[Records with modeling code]
────────────────────────────────────────
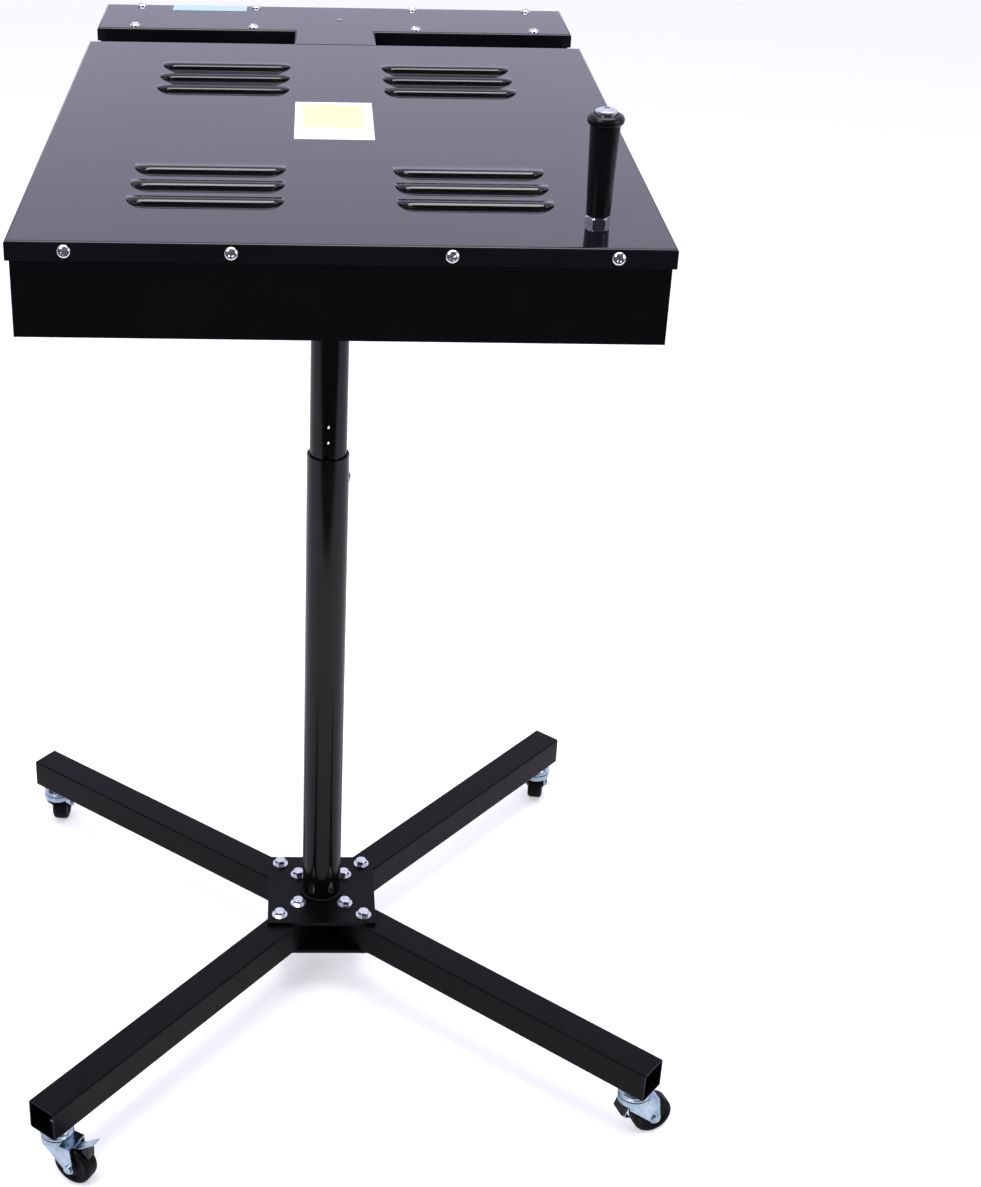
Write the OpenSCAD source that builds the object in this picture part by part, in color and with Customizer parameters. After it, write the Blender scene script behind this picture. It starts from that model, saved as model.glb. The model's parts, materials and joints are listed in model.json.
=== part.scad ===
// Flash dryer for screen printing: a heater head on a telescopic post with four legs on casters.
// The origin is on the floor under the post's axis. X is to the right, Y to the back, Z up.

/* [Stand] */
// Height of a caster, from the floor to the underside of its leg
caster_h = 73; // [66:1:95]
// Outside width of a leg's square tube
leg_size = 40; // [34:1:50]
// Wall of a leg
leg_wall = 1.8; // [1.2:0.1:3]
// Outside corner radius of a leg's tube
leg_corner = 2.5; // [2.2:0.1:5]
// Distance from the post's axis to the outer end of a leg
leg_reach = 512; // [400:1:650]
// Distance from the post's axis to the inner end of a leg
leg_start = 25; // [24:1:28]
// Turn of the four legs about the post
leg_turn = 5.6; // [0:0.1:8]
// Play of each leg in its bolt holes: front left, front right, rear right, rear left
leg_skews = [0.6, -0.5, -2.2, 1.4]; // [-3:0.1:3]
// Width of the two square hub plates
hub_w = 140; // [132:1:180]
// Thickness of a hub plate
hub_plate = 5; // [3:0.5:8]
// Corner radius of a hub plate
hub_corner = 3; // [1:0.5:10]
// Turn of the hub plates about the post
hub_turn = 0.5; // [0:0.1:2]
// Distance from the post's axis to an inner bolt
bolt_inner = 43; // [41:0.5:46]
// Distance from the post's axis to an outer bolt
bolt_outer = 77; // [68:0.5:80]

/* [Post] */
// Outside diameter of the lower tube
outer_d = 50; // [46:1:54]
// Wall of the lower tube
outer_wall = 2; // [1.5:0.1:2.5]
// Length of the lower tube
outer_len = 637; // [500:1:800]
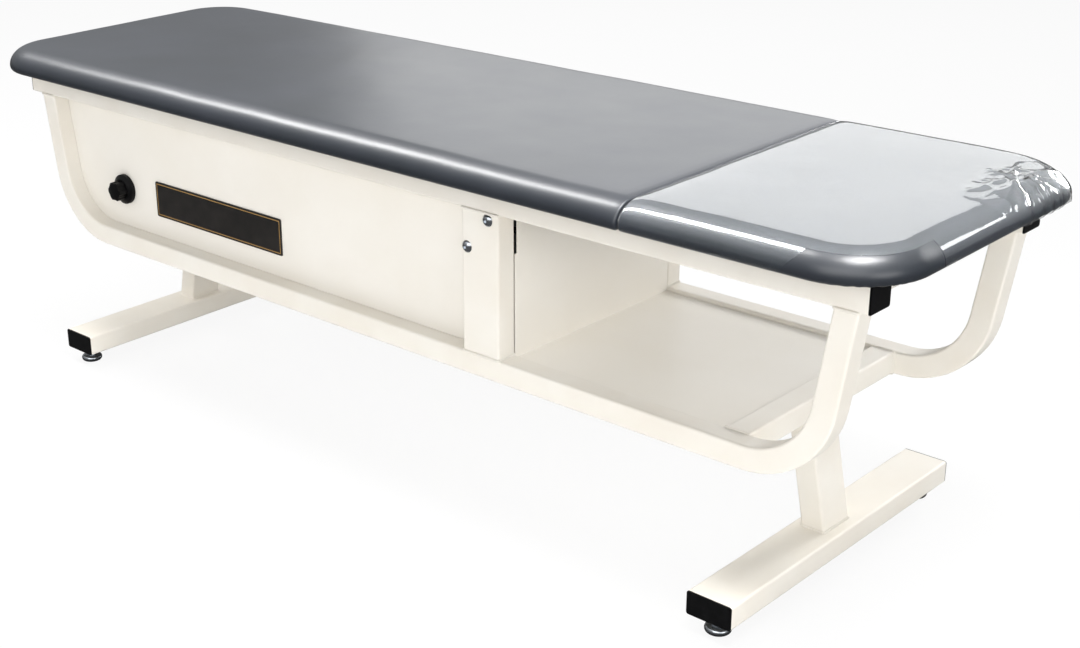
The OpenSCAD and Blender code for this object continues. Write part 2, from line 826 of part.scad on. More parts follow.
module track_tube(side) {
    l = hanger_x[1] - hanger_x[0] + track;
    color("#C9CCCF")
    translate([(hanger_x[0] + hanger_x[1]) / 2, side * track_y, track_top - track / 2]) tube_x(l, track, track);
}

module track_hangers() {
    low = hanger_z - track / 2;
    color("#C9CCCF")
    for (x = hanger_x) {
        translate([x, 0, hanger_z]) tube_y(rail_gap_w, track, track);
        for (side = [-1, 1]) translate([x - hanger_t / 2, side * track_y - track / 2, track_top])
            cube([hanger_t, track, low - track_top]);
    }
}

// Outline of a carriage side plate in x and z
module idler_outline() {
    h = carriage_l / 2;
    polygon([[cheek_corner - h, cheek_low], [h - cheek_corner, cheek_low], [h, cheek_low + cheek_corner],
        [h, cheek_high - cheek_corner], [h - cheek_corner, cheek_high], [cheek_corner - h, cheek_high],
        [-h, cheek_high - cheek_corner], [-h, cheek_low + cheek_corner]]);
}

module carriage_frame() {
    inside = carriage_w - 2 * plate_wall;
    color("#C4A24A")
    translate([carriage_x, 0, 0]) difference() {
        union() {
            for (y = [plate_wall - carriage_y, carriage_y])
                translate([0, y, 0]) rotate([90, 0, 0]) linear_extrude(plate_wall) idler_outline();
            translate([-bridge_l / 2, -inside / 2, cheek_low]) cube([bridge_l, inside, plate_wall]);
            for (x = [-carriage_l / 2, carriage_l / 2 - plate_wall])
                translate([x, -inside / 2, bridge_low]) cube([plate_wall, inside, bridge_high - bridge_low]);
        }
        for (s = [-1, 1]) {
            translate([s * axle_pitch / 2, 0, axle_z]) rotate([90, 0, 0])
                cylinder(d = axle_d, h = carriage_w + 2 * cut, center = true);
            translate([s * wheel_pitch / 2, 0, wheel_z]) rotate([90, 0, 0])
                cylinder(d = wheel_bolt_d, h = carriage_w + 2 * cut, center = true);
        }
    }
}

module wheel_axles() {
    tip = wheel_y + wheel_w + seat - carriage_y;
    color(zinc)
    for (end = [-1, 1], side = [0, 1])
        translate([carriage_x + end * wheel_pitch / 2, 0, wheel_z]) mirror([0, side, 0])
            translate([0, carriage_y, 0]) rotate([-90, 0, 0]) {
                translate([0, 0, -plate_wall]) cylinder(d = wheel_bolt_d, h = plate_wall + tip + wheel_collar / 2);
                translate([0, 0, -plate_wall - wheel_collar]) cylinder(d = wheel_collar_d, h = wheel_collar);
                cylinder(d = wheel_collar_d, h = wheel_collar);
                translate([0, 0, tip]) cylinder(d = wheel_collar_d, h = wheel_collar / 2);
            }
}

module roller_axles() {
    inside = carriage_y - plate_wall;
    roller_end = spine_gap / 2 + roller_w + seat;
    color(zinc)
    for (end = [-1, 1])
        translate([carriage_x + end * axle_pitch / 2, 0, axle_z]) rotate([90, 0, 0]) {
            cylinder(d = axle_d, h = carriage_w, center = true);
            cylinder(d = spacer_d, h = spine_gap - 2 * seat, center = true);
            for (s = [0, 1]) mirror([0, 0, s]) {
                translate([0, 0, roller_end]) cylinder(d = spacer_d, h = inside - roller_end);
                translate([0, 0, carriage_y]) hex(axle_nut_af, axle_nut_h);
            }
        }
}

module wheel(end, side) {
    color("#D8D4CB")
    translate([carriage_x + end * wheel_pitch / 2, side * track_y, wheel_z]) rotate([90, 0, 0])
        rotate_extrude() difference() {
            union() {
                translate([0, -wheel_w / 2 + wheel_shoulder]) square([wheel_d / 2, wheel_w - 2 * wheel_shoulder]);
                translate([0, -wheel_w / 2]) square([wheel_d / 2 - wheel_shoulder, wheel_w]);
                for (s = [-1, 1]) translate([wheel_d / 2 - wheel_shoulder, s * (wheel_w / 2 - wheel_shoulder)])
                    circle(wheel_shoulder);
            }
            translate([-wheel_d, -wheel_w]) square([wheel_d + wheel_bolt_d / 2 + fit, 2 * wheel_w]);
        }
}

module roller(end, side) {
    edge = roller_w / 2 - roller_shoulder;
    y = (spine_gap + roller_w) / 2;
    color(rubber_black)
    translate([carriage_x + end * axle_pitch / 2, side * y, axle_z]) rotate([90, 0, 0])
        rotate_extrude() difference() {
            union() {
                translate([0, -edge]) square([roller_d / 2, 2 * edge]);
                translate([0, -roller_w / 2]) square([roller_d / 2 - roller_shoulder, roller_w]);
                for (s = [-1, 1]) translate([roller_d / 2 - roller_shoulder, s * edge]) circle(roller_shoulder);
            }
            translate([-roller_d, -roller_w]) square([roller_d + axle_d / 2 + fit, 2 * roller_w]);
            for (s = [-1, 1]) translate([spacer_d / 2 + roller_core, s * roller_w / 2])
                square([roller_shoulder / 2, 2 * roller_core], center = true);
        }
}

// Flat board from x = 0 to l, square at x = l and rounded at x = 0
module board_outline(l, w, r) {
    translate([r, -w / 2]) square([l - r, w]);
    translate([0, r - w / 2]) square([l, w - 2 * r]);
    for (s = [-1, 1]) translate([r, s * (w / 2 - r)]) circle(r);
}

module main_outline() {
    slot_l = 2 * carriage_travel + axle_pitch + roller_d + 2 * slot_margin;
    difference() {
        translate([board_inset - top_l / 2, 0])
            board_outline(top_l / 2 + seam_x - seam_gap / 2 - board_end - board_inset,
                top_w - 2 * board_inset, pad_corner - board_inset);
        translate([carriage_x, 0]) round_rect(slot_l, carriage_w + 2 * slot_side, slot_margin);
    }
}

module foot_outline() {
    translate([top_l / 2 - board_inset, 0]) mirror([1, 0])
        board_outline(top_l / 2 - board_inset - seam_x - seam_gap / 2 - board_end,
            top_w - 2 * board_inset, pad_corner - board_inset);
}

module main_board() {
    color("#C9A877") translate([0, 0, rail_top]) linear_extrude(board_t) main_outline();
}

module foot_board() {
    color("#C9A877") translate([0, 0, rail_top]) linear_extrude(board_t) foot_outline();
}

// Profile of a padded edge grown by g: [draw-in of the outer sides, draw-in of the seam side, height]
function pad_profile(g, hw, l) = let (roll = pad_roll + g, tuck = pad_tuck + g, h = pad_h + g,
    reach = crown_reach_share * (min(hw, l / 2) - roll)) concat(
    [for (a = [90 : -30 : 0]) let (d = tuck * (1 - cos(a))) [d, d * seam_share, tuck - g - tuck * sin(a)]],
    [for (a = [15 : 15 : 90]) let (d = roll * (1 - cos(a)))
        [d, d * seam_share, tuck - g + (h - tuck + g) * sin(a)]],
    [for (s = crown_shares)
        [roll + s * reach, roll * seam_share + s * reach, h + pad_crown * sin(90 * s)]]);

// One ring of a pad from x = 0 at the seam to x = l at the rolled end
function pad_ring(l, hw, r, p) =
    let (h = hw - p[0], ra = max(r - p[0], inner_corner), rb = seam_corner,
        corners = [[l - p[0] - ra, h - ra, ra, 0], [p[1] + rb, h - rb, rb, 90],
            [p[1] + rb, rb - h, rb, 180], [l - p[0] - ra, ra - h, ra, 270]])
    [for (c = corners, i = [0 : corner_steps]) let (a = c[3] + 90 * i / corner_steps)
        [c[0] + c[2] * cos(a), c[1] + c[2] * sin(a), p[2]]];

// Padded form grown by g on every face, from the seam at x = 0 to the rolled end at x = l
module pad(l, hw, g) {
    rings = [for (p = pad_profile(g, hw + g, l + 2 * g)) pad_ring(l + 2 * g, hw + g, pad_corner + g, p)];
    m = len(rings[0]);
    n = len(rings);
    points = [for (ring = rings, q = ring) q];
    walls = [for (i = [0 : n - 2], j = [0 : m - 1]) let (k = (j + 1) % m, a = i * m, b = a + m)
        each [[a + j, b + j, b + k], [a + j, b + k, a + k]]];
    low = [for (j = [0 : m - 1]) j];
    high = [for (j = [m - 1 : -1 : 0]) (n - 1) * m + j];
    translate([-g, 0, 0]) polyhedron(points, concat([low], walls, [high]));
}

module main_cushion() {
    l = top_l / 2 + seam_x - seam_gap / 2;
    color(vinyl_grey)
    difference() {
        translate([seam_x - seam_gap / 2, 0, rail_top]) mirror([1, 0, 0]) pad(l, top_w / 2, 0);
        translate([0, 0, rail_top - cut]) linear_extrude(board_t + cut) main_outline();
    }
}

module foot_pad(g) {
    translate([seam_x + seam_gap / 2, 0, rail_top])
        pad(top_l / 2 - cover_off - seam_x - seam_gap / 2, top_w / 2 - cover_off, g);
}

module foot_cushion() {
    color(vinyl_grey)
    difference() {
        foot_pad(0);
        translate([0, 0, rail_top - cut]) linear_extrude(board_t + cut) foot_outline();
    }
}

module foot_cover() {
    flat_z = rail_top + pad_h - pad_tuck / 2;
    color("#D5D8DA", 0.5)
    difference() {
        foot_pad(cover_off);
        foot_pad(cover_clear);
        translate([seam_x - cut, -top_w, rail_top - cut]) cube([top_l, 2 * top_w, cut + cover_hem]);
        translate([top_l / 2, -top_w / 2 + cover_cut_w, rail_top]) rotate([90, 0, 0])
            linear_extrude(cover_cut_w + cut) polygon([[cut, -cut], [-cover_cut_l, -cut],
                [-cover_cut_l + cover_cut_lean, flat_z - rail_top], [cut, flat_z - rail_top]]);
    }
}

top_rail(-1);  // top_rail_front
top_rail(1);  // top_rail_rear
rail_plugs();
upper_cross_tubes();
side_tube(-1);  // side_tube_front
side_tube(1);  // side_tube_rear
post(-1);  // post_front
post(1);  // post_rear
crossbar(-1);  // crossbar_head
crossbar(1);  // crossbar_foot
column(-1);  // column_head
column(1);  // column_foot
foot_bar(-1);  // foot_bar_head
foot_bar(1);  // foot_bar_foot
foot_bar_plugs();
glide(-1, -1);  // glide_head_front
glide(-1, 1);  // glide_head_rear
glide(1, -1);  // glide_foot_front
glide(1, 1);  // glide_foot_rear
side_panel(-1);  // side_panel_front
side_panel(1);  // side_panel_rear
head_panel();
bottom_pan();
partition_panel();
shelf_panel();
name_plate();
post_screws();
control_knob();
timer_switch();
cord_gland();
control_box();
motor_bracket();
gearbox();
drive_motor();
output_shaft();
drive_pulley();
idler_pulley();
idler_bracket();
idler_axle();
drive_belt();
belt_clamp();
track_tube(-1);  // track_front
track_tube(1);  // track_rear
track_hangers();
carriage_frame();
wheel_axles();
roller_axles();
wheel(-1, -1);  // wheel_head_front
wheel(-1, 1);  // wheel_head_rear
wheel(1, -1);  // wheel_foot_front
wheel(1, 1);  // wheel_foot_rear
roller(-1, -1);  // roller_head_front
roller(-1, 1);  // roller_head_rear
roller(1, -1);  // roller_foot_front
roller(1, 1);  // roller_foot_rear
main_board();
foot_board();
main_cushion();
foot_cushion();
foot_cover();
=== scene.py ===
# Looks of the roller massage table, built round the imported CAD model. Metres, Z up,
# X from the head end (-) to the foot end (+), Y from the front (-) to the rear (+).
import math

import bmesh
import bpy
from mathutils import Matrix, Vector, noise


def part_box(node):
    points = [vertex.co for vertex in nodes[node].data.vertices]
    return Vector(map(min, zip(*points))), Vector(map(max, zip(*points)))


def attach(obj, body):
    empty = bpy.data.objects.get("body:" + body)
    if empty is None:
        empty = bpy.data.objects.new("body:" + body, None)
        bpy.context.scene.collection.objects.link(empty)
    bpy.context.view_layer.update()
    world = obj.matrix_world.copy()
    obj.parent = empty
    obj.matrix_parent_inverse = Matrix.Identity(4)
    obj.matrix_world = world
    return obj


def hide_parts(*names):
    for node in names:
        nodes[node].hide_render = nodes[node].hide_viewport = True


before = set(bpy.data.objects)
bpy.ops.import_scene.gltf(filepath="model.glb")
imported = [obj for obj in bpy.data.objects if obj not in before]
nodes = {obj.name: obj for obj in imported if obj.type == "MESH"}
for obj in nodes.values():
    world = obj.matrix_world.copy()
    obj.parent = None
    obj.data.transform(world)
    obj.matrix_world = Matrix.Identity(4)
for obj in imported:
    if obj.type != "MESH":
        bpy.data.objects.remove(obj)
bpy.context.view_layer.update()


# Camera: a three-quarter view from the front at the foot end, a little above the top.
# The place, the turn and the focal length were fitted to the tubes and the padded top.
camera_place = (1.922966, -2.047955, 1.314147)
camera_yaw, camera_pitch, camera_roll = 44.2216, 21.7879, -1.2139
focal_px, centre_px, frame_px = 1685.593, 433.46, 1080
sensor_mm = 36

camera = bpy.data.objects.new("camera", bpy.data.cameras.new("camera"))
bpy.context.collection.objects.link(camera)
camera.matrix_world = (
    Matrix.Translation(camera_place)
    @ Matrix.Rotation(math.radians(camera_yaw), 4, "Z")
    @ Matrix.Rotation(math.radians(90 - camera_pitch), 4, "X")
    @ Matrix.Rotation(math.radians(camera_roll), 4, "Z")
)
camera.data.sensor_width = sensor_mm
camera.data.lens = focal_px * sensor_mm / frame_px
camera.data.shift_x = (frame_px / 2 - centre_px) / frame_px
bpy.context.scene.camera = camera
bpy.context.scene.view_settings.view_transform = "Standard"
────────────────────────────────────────
§ **Exercise goal**: Everything from the first line of the records above to the line containing "back, Z up.", inclusive, should be repeated exactly; leave out the rest.

§ **Answer below**:
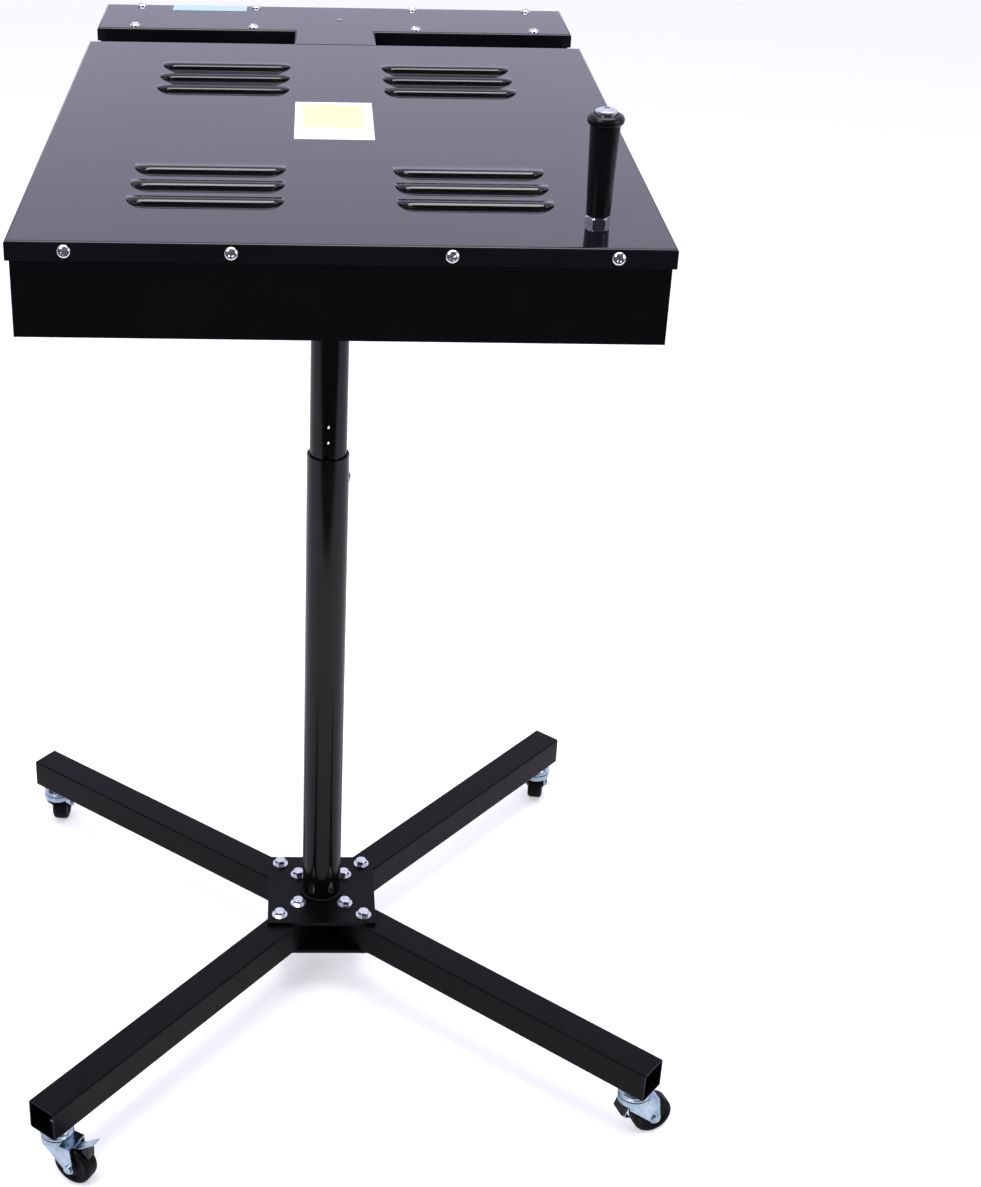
Write the OpenSCAD source that builds the object in this picture part by part, in color and with Customizer parameters. After it, write the Blender scene script behind this picture. It starts from that model, saved as model.glb. The model's parts, materials and joints are listed in model.json.
=== part.scad ===
// Flash dryer for screen printing: a heater head on a telescopic post with four legs on casters.
// The origin is on the floor under the post's axis. X is to the right, Y to the back, Z up.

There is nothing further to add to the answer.